You can check progress here: Settings → [your name] → iCloud → iCloud Backup

Back Up Now | recover data from an iphone with black screen

Do not try to “fix” the phone first. Secure the data first.

A Reality Check About “iPhone Data Recovery Software”

Be very clear about this:

  1. These tools cannot bypass iOS encryption
  2. They cannot read data from a completely dead phone

They only work if:

  1. The iPhone can power on, and
  2. Or it was previously trusted by the computer

Any software claiming it can magically extract data from a totally dead iPhone is simply not being honest.

When Tools Like Datile Can Actually Help

Tools like Datile iOS Recovery are designed for situations where the iPhone is still detectable by the system, but: the screen is not usable, the system is unstable or crashes or you cannot reliably complete a normal backup in time

In these cases, Datile can help you:

  1. Read data from the device once it is detected by the computer
  2. Extract important files such as photos, videos, messages, and notes
  3. Or recover data from an existing iTunes/Finder backup without restoring it to another iPhone

A typical safe workflow looks like this:

Step 1: Connect the iPhone to your computer and check whether it is detected.

Step 2: Try Finder or iTunes Update first to stabilize the system.

Step 3: If the device is still unstable but detectable, use Datile iOS Recovery to scan the device or its local backup.

local backup | recover data from an iphone with black screen

Step 4: Preview important data before recovery.

Preview important data | recover data from an iphone with black screen

Step 5: Recover and export critical files to your computer before the phone fails completely.

export critical files | recover data from an iphone with black screen

Datile does not and cannot recover data from an iPhone that has no power and is not detected at all. In those cases, only hardware-level repair can help.

If the iPhone Is Completely Dead (No Power, No Detection)

The Truth: This Is a Hardware Problem, Not a Software Problem

Your data is stored on an encrypted NAND chip inside the iPhone.

  1. It cannot be “scanned” like a USB drive
  2. It cannot be read outside the phone in any simple way
  3. The phone must partially boot to decrypt the storage

If the device cannot power on at all, software solutions are useless in this scenario.
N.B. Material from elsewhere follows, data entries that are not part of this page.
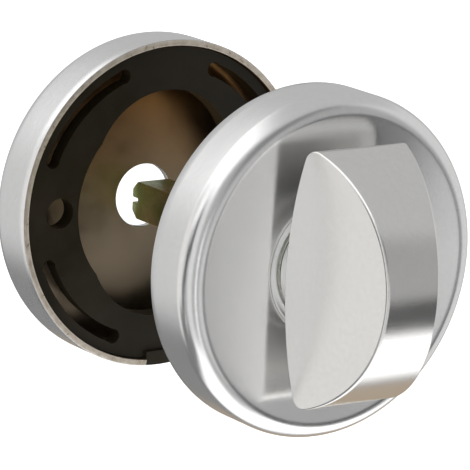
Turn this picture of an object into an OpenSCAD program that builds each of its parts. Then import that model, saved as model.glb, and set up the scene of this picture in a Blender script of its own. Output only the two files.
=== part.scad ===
// Turn-and-release set of a deadbolt lock: a round thumb-turn rosette on the room side, a round
// emergency-release rosette on the outer side, and the square spindle that works the bolt.
// The spindle axis is Y, the room is toward -Y, +Z is up. The origin is on the spindle axis, midway
// through the door, where the lock's follower sits.

/* [Door] */
// Distance between the two rosettes' rims, the door's thickness
door_t = 35; // [34:0.5:40]
// Distance between the two fixing holes of a base
fixing_pitch = 38; // [37:0.5:39]

/* [Covers] */
// Outer radius of a cover
cover_r = 26; // [25.5:0.5:28]
// Height of a cover's straight wall
wall_h = 6.6; // [6:0.1:8]
// Radius of the rolled front edge
edge_r = 2.8; // [2.2:0.1:3.2]
// Sheet thickness
sheet_t = 1; // [0.8:0.1:1.2]
// Depth of the concave dish below the rolled edge
dish_sag = 1.9; // [1.5:0.1:2.2]
// Radius of the flat seat round the knob's collar
seat_r = 10.4; // [10.3:0.1:12.5]
// Radius of the emergency-release hole
release_r = 5; // [4:0.5:6]
// Width of the pry notch in a cover's rim
notch_w = 4.8; // [4:0.2:6]
// Depth of the pry notch
notch_d = 1.6; // [1.2:0.1:2]

/* [Bases] */
// How far a base sits inside its cover's rim
base_inset = 0.8; // [0.5:0.1:1]
// Thickness of a base's plate
plate_t = 2.4; // [2:0.1:2.6]
// Radius of the central opening
opening_r = 15.7; // [15:0.1:16]
// Radius of the opening's upper and lower lobes
lobe_r = 13; // [12.5:0.1:13.2]
// Offset of the lobes from the axis
lobe_y = 5; // [4:0.1:5.2]
// Middle radius of the four arc slots
slot_r = 22.2; // [22:0.05:22.3]
// Width of the arc slots
slot_w = 2.1; // [1.6:0.1:2.2]
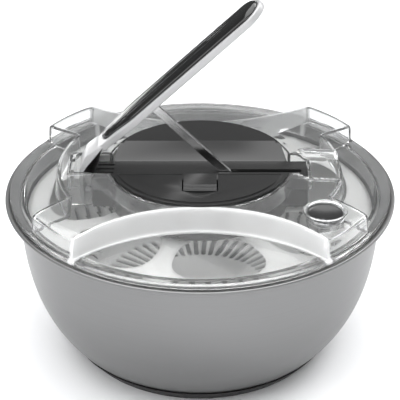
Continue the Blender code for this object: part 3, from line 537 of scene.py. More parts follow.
BRUSHED_STEEL = Finish("brushed_steel", (0.20, 0.20, 0.20), 0.36, 1.0,
                       Grain((9.0, 9.0, 1500.0), 5.0, 0.07, 0.07, 0.0), 9.0, 0.05, 0.06, anisotropic=0.45)
BRIGHT_STEEL = Finish("bright_steel", (0.60, 0.60, 0.60), 0.17, 1.0,
                      Grain((900.0, 60.0, 900.0), 3.0, 0.04, 0.05), 40.0)
SPRING_STEEL = Finish("spring_steel", (0.52, 0.52, 0.53), 0.28, 1.0, Grain((1500.0,) * 3, 2.0, 0.05, 0.06))
CLEAR_PLASTIC = Finish("clear_plastic", (0.985, 0.99, 0.99), 0.035, 0.0,
                       Grain((260.0,) * 3, 3.0, 0.004, 0.01), 24.0, 0.004, 0.015, transmission=0.97, ior=1.42)
LID_PLASTIC = ArchedClear("lid_plastic", (0.985, 0.99, 0.99), 0.035, 0.0,
                          Grain((260.0,) * 3, 3.0, 0.004, 0.01), 24.0, 0.004, 0.015,
                          transmission=0.96, ior=1.42)
FROSTED_PLASTIC = Finish("frosted_plastic", (0.80, 0.80, 0.79), 0.38, 0.0,
                         Grain((700.0,) * 3, 4.0, 0.02, 0.06, 0.00002), 16.0, 0.03, 0.05,
                         transmission=0.18, ior=1.45)
BLACK_GLOSS = Finish("black_gloss", (0.006, 0.006, 0.0063), 0.20, 0.0,
                     Grain((520.0,) * 3, 5.0, 0.10, 0.03, 0.000004), 26.0, 0.06, 0.05,
                     coat=0.15, coat_roughness=0.08)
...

What Professionals Actually Do

Professional data recovery labs don’t “hack the storage.” They: Perform board-level repair to:

  1. Restore power lines
  2. Remove short circuits
  3. Replace failed components

The goal is to temporarily boot the phone long enough to extract the data. In rare, model-dependent cases, this may involve: NAND + CPU paired repair or transfer

temporarily boot the phone | recover data from an iphone with black screen

Situations Where This Often Works Where Recovery May Be Impossible
Water damage Both CPU and NAND are damaged
Power IC failure Severe corrosion inside storage layers
Shorted capacitor The device was already wiped or restored
Drop or impact damage  
“Black screen of death” cases  

Being honest about this is important: not every device can be saved.

“But I Have No Backup” — What Data Can Still Be Saved?
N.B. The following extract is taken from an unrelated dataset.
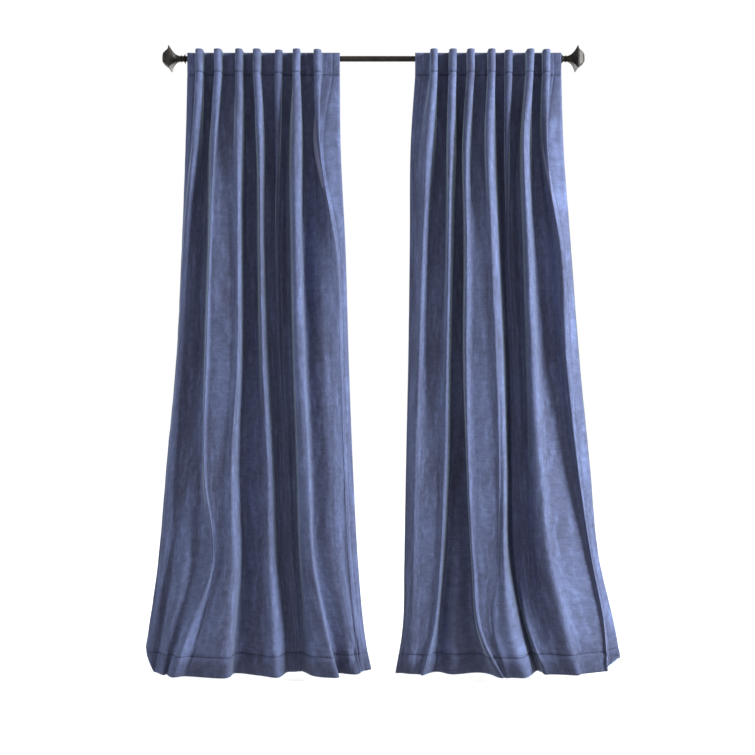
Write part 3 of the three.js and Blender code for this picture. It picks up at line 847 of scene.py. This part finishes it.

Not having a backup does not automatically mean your data is lost. If the iPhone can be successfully revived through hardware repair, you can usually recover most or even all of your personal data, including:

  1. Photos and videos
  2. Messages and call history
  3. Notes and contacts
  4. App data and most user files

In this case, the phone is able to decrypt its own storage, and the data can be exported normally.

However, if hardware recovery fails, the situation changes completely. Because iPhones use full-disk encryption, the storage cannot be read like a normal drive. Even though the data may still physically exist on the chip, it becomes mathematically inaccessible without a working device.
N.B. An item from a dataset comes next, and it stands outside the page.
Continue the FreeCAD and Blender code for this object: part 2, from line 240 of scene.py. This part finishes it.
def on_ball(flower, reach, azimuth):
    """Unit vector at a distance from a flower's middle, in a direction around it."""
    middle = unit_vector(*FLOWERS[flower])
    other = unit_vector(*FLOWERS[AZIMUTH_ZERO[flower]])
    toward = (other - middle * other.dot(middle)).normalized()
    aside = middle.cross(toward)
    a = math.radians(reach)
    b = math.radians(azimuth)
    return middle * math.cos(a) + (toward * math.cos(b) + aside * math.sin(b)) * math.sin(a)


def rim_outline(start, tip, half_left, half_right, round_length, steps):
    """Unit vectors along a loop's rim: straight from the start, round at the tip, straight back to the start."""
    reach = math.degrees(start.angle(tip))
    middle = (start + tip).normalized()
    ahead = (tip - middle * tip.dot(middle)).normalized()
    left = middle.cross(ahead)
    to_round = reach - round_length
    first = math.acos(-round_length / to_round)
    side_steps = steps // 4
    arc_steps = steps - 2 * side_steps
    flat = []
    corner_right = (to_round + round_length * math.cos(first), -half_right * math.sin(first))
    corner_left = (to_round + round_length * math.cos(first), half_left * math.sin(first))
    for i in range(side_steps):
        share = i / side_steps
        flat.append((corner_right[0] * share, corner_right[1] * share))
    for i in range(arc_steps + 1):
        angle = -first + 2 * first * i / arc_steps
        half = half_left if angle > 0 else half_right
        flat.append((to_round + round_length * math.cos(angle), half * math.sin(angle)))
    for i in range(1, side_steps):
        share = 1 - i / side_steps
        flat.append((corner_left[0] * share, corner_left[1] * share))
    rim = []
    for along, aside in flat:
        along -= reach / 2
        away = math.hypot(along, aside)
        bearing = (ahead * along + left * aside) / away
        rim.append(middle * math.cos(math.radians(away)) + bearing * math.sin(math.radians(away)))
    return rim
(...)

without a working device | recover data from an iphone with black screen

Should You Go to Apple Support?

Apple’s policy is simple:

  1. They replace parts or replace the device
  2. They do not perform data recovery
  3. A logic board replacement = your original data is gone

If your data matters, you should not treat Apple repair as a data recovery solution.

How to Choose a Real Data Recovery Service

Look for:

  1. True board-level repair capability
  2. Microsoldering equipment
  3. Experience with your exact iPhone model
  4. Clear pricing logic (not “guaranteed recovery” marketing traps)

Avoid services that promise success without even inspecting the device.

How to Prevent This in the Future

  1. Enable iCloud Backup
  2. Or make periodic encrypted local backups

Especially important for:

  1. Travel phones
  2. Work phones
  3. Older devices with aging hardware

FAQ

Q. Is recovery possible with no backup?

Sometimes. It depends entirely on whether the device can still be powered on or repaired to boot.

Q. If the phone is totally dead, is software useless?

Yes. This becomes a hardware recovery problem.

Q. Does replacing the screen risk data?

No. Screen replacement does not touch storage.

Q. How much does board-level recovery cost?

It varies widely by damage and model, from moderate to expensive.

Q. Is my data still there even if the phone won’t turn on?

Usually yes—but encryption means it may still be inaccessible.

Conclusion

A black screen does not automatically mean your data is gone. In many cases, it’s only a display or temporary system issue. Even in more serious failures, your data is usually still stored inside the device. What really matters is what you do next.

  • If the iPhone still shows any sign of life, secure the data first before trying to fix anything.
  • If the phone is completely dead, stop random attempts and treat it as a hardware recovery case.